Is this a bug?

[Martin R]

sage: R.<q,t> = QQ[]
sage: F = R.fraction_field()
sage: ~F(-1)
1/(-1)
sage: 1/F(-1)
-1
sage: R.<q> = QQ[]
sage: F = R.fraction_field()
sage: ~F(-1)
-1

[Travis Scrimshaw]

No, it is not. The generic fraction field can only reduce something up to a unit since the gcd is defined up to a unit. I agree it looks funny, but I don't see a sensible way to code to get a negative sign in the numerator. Compare with

sage: ~F(-q+1)
1/(-q + 1)
sage: ~F(q-1)
1/(q - 1)

sage: -1 / F(-q+1)
(-1)/(-q + 1)

sage: -1 / F(q-1)
(-1)/(q - 1)

Of course, there are two distinct elements here, but which ones are the "correct" way to print stuff?

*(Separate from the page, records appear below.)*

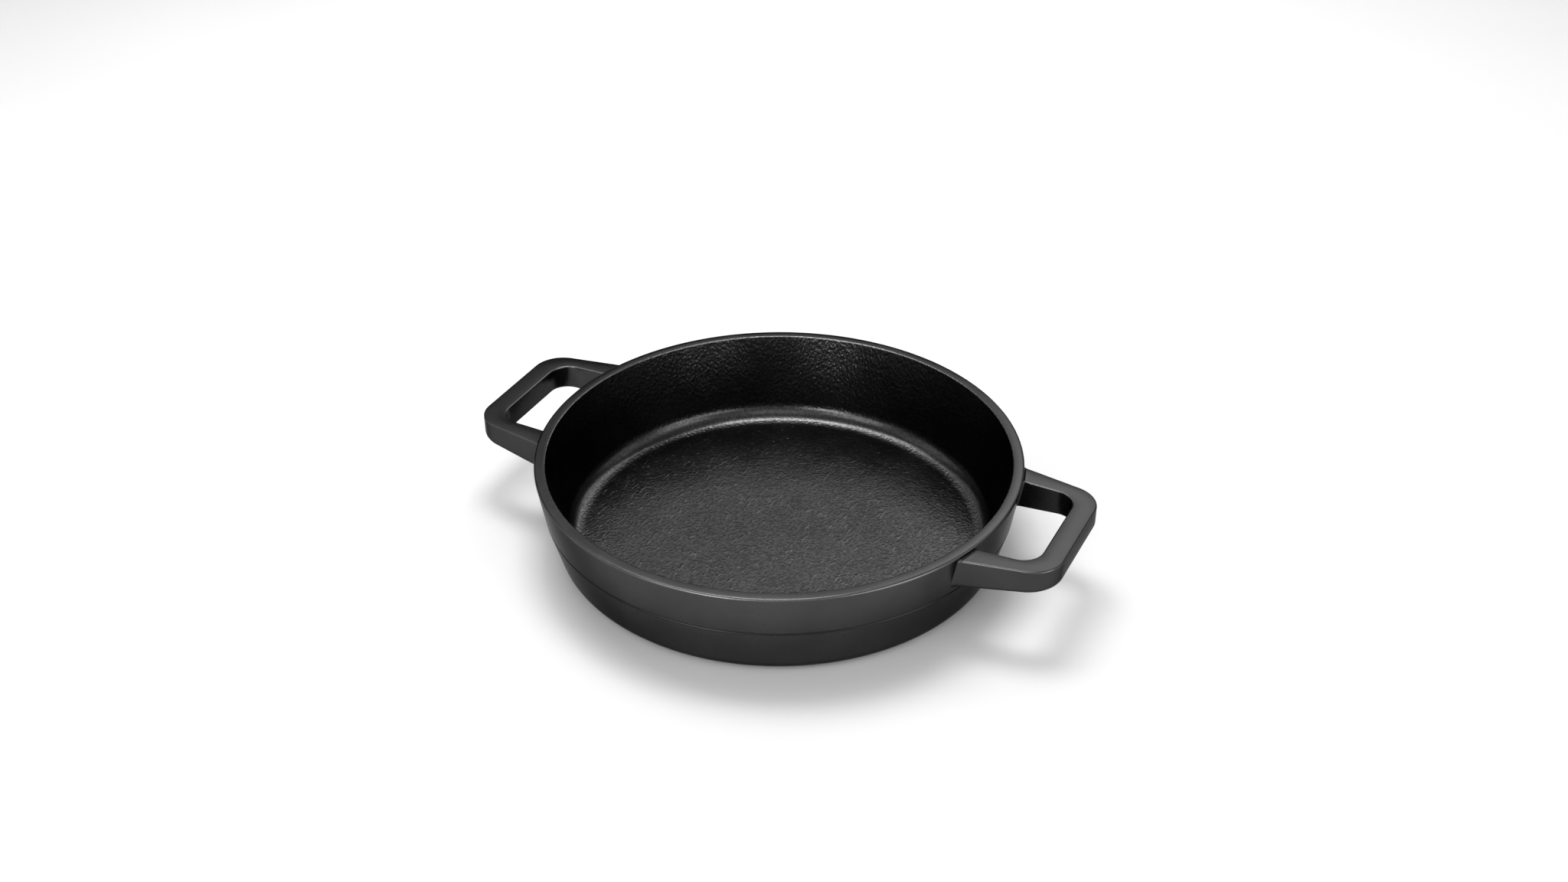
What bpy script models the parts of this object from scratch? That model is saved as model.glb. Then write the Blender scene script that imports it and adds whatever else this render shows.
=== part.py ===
"""Shallow round cast iron pan with two square-cornered loop handles.

Metres, +Z up. The origin is the centre of the flat base, and the handles lie along X.
"""

import math

import bmesh
import bpy
from mathutils import Vector

MM = 0.001

# Pan, outside
RIM_RADIUS = 130.0 * MM
HEIGHT = 53.5 * MM
CREASE_RADIUS = 126.0 * MM
CREASE_BELOW_RIM = 23.8 * MM
BASE_CORNER_RADIUS = 117.8 * MM
BASE_FILLET = 10.5 * MM

# Pan, inside
RIM_WIDTH = 6.2 * MM
FLOOR_THICKNESS = 3.3 * MM
FLOOR_CORNER_RADIUS = 115.0 * MM
COVE_FILLET = 11.5 * MM

# Fine edges
RIM_INNER_ROUND = 0.7 * MM
RIM_OUTER_ROUND = 1.2 * MM
CREASE_HALF_WIDTH = 0.4 * MM
CREASE_DEPTH = 0.4 * MM

# Handles: U is the distance outward from the pan's axis, V the distance to either side of the handle's centre
HANDLE_DROP = 2.6 * MM
HANDLE_ROOT_U = 110.0 * MM
HANDLE_WALL_THICKNESS = 16.0 * MM
HANDLE_TIP_THICKNESS = 12.2 * MM
HANDLE_OUTER_U = 167.5 * MM
HANDLE_OUTER_ROOT_V = 48.5 * MM
HANDLE_OUTER_TIP_V = 38.2 * MM
HANDLE_OUTER_FILLET = 16.7 * MM
HANDLE_INNER_U = 155.6 * MM
HANDLE_INNER_ROOT_V = 34.0 * MM
HANDLE_INNER_TIP_V = 32.2 * MM
HANDLE_INNER_FILLET = 11.6 * MM
HANDLE_TOP_ROUND = 0.9 * MM
HANDLE_LOWER_OUTER_ROUND = 3.0 * MM
HANDLE_LOWER_INNER_ROUND = 1.2 * MM
SEAM_GAP = 0.3 * MM

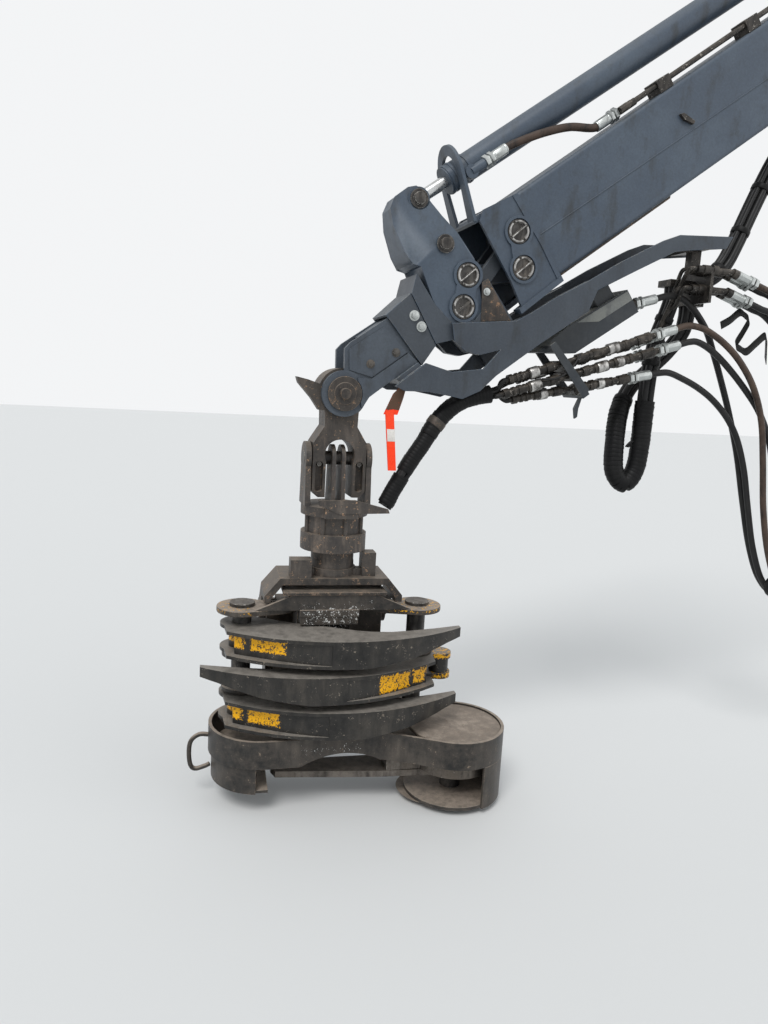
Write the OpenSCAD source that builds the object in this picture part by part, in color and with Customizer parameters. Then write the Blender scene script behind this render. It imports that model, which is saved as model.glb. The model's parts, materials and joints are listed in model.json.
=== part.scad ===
// Harvester crane boom end with a felling head hanging from it.
// Row axes: X along the crane plane towards the base, Z up, origin in the boom's base pin.
// Tip axes: x along the boom from the nose pin towards the base, z square to the boom.
// Head axes: x to the head's right, y to its back, z up from the ground below the head.

/* [Boom] */
// Angle of the boom above the horizontal
boom_slope = 37; // [30:1:45]
// Distance along the boom from the nose pin to the base pin
tip_reach = 3230; // [2900:10:3600]
// Height of the boom's centre line above the nose pin, square to the boom
tip_drop = 70; // [60:1:80]
// Depth of the box section
boom_h = 330; // [310:2:340]
// Width of the box section
boom_w = 210; // [200:1:214]
// Wall of the box section
boom_wall = 8; // [6:1:12]
// Corner radius of the folded plates
boom_corner = 16; // [12:1:24]
// Thickness of the end casting's cheeks
cheek_t = 14; // [12:1:18]
// Radius of the base pin bore
base_bore_r = 40; // [30:1:50]
// Width over the base casting
base_w = 240; // [230:2:280]

/* [Linkage] */
// Radius of the four link pins
link_pin_r = 30; // [24:1:32]
// Radius of the round pin covers
cap_r = 42; // [38:1:46]
// Radius of the bosses that carry the link pins
boss_r = 55; // [50:1:58]
// Height of a boss above its plate
boss_rise = 7; // [5:1:10]
// Depth of a pin cap below the rim of its boss
cap_sink = 3; // [1:1:4]
// Thickness of a knuckle plate
knuckle_t = 18; // [14:1:18]
// Outer width over the knuckle plates
knuckle_w = 204; // [200:1:206]
// Lean of the lever's upper half towards the middle
lever_lean = 14; // [10:0.5:15]
// Thickness of the middle link
low_link_t = 72; // [60:2:80]
// Thickness of one outer link plate
up_link_t = 30; // [24:1:32]
// Radius of the eyes of the links
link_eye_r = 42; // [40:1:42]

/* [Top cylinder] */
// Outer radius of the cylinder tube
tube_r = 50; // [44:1:52]
// Wall of the cylinder tube
tube_wall = 8; // [5:1:12]
// Radius of the piston rod
rod_r = 22; // [18:1:28]
// Width of the rod's eye
rod_eye_w = 70; // [60:2:80]
// Radius of the cylinder's two pins
cyl_pin_r = 25; // [20:1:28]
// Radius of the hole in the hoop round the cylinder
hoop_r = 72; // [70:1:78]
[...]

Not to mention if we are doing something in a more general integral domain (or polynomials with a completely different implementation).

Something could be done when the denominator is a unit not equal to one though. Possibly only in the printing however (i.e., not in the reduce() method and its internal representation) in order to reduce the amount of computations when manipulating such elements.

Best,

Travis

[Fredrik Johansson]

On Thursday, September 22, 2022 at 5:29:41 AM UTC+2 Travis Scrimshaw wrote:

No, it is not. The generic fraction field can only reduce something up to a unit since the gcd is defined up to a unit. I agree it looks funny, but I don't see a sensible way to code to get a negative sign in the numerator.

Rings could define canonical units where that makes sense. This is how Nemo does it, for example: http://nemocas.github.io/Nemo.jl/stable/fraction/

Fredrik